Challenges and opportunities
Research on drug trafficking at the international level has revealed that weak law enforcement capacity and corruption are instrumental in keeping the illicit market resilient. Corruption has been found to exist all along the drug supply chain, from production and trafficking to distribution, and it affects a wide range of institutions: eradication teams, law enforcement agencies, the criminal justice system as well as the health sector - for instance when users can get drugs through corrupt doctors and pharmacists (UNODC, 2017).
The World Bank and the International Monetary Fund have highlighted how corruption entrenches poverty by discouraging foreign investment and increasing the level of income inequality, which in turn is known to encourage drug consumption and fuel more corruption and instability (World Bank Group, 2017).

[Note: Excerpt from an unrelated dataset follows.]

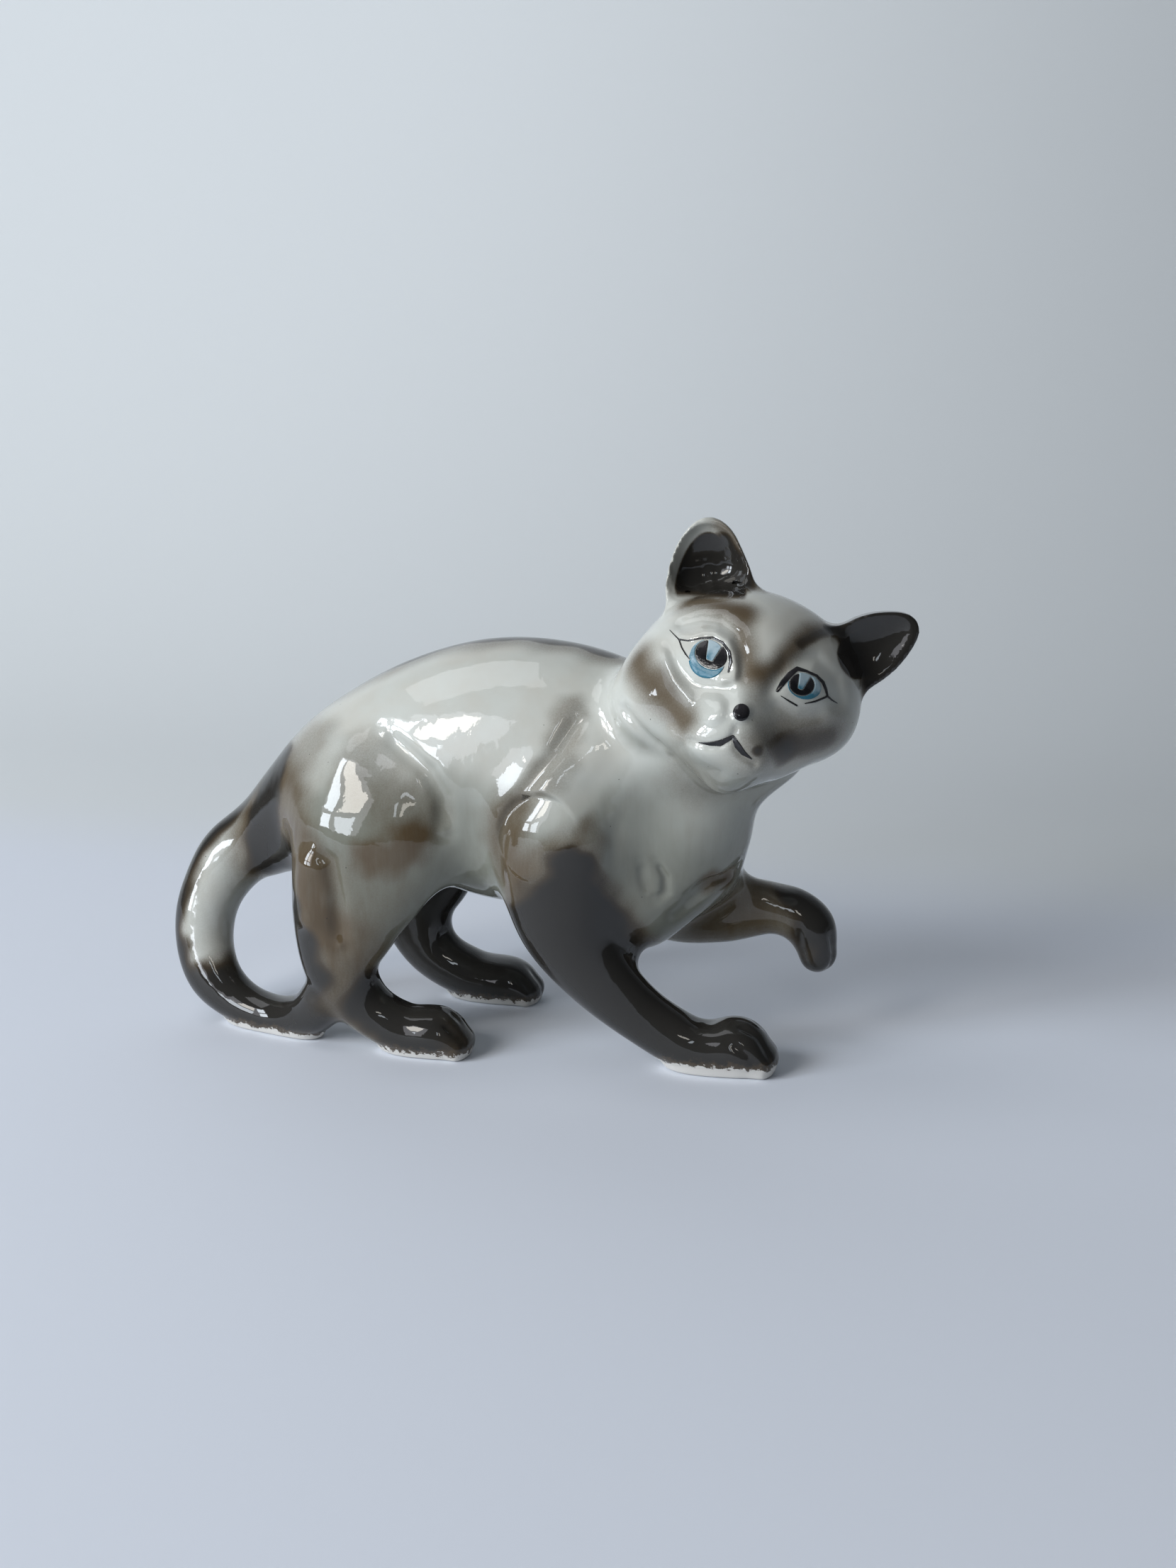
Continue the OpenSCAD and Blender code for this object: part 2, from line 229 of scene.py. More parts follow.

Furthermore, recent reports link a number of terrorist groups-such as the Taliban, insurgent movements and non-State armed groups to the drug trade (UNODC, 2017).
Following the money trail of the drug market has proven to be one of the most effective approaches to combating drug trafficking. Drug trafficking is driven by profits, and identifying the flows related to those profits as well as the investment and laundering channels can function as effective counteraction (GLOU40 Global, 2017; Soudijin, 2016; UNODC, 2015). Strengthening international cooperation in preventing and countering money-laundering also helps to reduce or eliminate the potential negative economic and social consequences of illicit activities.